= Sean Longden =

English author (b.1965)

Sean Longden (born 1965 in Clapham, Bedfordshire, England) is an author and historian who specialises in British social history during World War II, his work extensively uses oral history interviews and first person accounts. He was educated at Sharnbrook Upper School and The School of Slavonic and East European Studies (SSEES), University College London.

==Bibliography==
- To the Victor the Spoils (Arris Books, 2004).
A social history of the British Army between D-Day and VE Day includes stories about the sex life, crime and fashion of soldiers in the British Army.

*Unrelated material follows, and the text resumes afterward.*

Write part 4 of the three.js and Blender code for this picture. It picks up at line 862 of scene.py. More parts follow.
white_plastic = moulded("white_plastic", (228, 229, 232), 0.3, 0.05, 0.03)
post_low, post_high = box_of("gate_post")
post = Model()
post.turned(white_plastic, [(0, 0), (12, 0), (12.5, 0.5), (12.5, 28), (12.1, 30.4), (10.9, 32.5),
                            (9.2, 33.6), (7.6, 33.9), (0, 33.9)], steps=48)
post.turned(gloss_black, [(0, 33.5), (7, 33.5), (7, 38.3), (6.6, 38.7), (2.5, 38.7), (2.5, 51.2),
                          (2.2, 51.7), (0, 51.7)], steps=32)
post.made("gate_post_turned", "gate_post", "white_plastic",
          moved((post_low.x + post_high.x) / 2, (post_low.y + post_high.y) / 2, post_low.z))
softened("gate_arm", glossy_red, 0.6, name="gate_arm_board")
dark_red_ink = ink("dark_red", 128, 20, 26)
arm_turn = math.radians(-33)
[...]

- Hitler's British Slaves (Arris Books, 2006).
This book deals with the brutal treatment of British POWs who worked in German agriculture and industry during World War Two. The book overturns the "Great Escape Myth" that most prisoners lived in POW camps which were a cross between a harsh boarding school and a holiday camp.
- Dunkirk, The Men They Left Behind (Constable Robinson, 2008).

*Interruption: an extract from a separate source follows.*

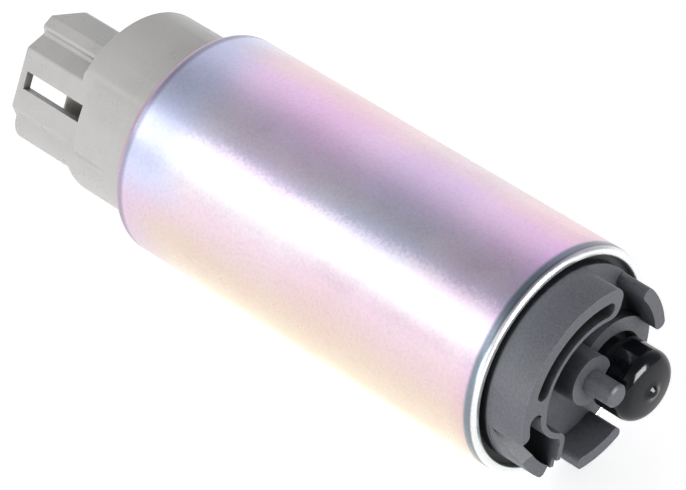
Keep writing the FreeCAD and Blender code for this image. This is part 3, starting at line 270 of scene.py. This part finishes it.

A history of the 40,000 soldiers of the British Expeditionary Force who were left behind following the evacuation of the BEF from the port of Dunkirk in France in 1940.
- T-Force: The Race for Nazi War Secrets, 1945 (Hachette UK, 2009 ISBN 9781849012478).

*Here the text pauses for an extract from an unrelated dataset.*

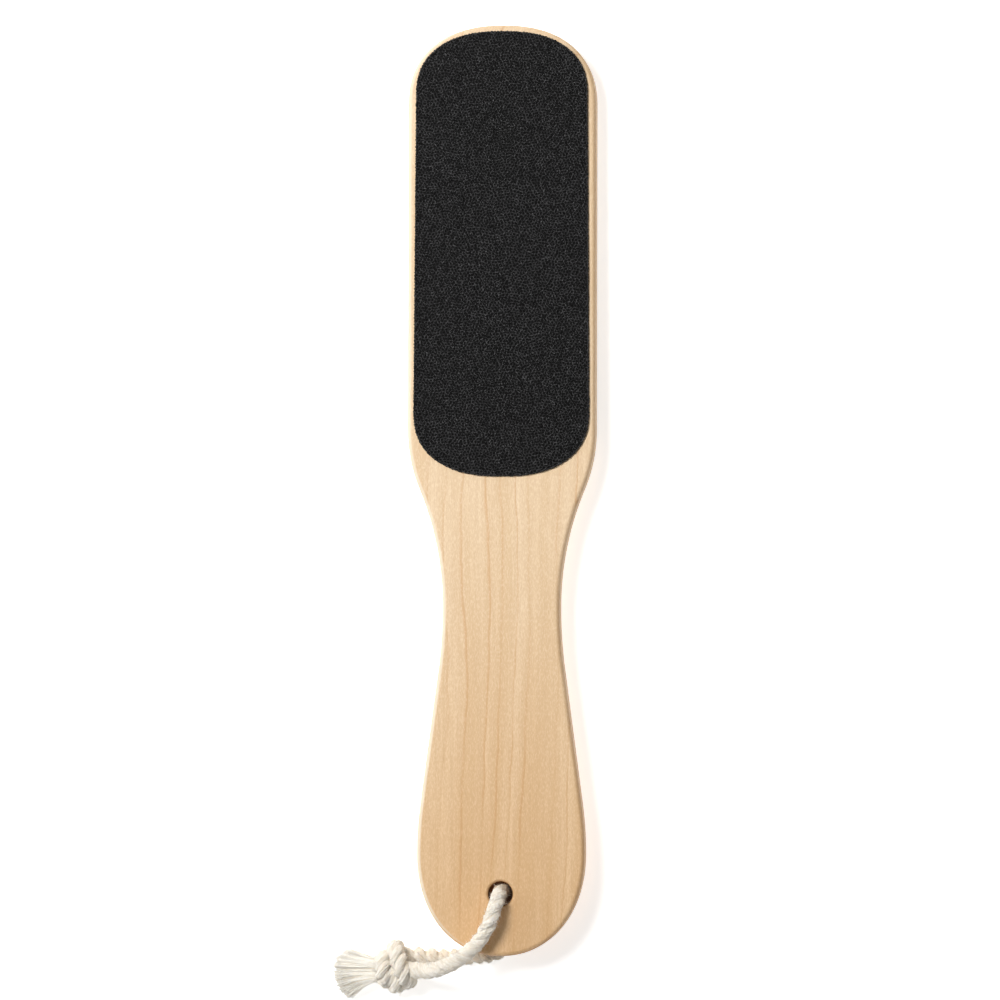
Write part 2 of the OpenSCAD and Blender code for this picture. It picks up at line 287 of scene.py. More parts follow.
def maple_edges(f, colour, from_hole, pores):
    """One edge is sapwood and the other heartwood, but not in the hole, and cut ends drink more oil."""
    facing_x, facing_y, _ = f.parts(f.add("NewGeometry", output="Normal"))
    outside = f.band(from_hole, 5, 7)
    sapwood = f.times(f.band(facing_x, -0.03, -0.4, 0, 0.85), outside)
    sapwood = f.times(sapwood, f.band(facing_y, -0.65, -0.15))
    heartwood = f.times(f.band(facing_x, 0.2, 0.8), outside)
    colour = f.mix(sapwood, colour, rgb(231, 216, 192))
    colour = f.mix(heartwood, colour, rgb(229, 221, 212), blend="MULTIPLY")
    handle_end, blade_end = f.band(facing_y, -0.3, -0.98), f.band(facing_y, 0.3, 0.98, 0, 0.3)
    end_grain = f.times(f.maths("MAXIMUM", handle_end, blade_end), f.band(pores, 0.3, 0.7, 0.35, 0.7))
    return f.mix(end_grain, colour, rgb(194, 150, 108))


def wood_finish():
    f = Finish("pale_maple", IOR=1.46, Specular_IOR_Level=0.45)
    here = f.places()
    fibre = f.noise(f.scaled(here, (2.6, 0.06, 2.6)), detail=3, rough=0.6)
    fleck = f.band(f.noise(f.scaled(here, (3.4, 0.42, 3.4)), detail=1), 0.64, 0.78)
    pores = f.noise(f.scaled(here, (3.2, 3.2, 3.2)))
    from_hole = f.from_hole(here)
    colour = maple_edges(f, maple_face(f, here, fibre, fleck), from_hole, pores)

    # The drill has browned the hole's rim and burnt its wall
    browned = f.band(from_hole, 3.8, 3.5)
    burnt = f.band(from_hole, 3.52, 3.36)
    colour = f.mix(f.times(browned, 0.4), colour, rgb(176, 128, 82))
    colour = f.mix(burnt, colour, f.mix(f.band(pores, 0.35, 0.65), rgb(104, 60, 26), rgb(138, 86, 42)))

    rough = f.maths("ADD", f.band(fibre, 0.3, 0.7, 0.46, 0.6), f.times(browned, 0.4), clamp=True)
    normal = f.bump(fibre, 0.02, strength=0.5)
    normal = f.bump(fleck, -0.03, normal, strength=0.4)
    return f.finish(colour, rough, normal)


def grit_finish(name, dark, pale, grain):
    """Resin-coated grains: grain is the size of one, in millimetres. The lay map says how pale each is."""
    f = Finish(name, IOR=1.5, Specular_IOR_Level=0.05)
    here = f.places()
    paleness, _, _ = f.parts(f.lay_map())
    fine = f.noise(here, scale=4 / grain, detail=3, rough=0.65)
    wide = f.noise(here, scale=0.05)
    colour = f.mix(paleness, dark, pale)
    colour = f.mix(f.band(fine, 0.45, 0.7, 0, 0.3), colour, dark)
    colour = f.mix(f.band(wide, 0.3, 0.7, 0, 0.1), colour, rgb(30, 29, 28))
    return f.finish(colour, f.band(fine, 0.3, 0.7, 0.42, 0.7), f.bump(fine, 0.05, strength=0.6))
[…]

The first history of the World War II British Army unit Target Forces, also known as T-Force, that was created in 1945 to search for German military researchers and scientists. T-Force's creation was inspired by the work of Ian Fleming who had previously helped to found the Royal Marine unit 30AU, which did similar work in France in 1944.
- Blitz Kids: The Children's War Against Hitler (Hachette UK, 2012 ISBN 9781849018272).
A history of the experience of English children during World War II, this book includes accounts of evacuation, blackout, rationing and air raids.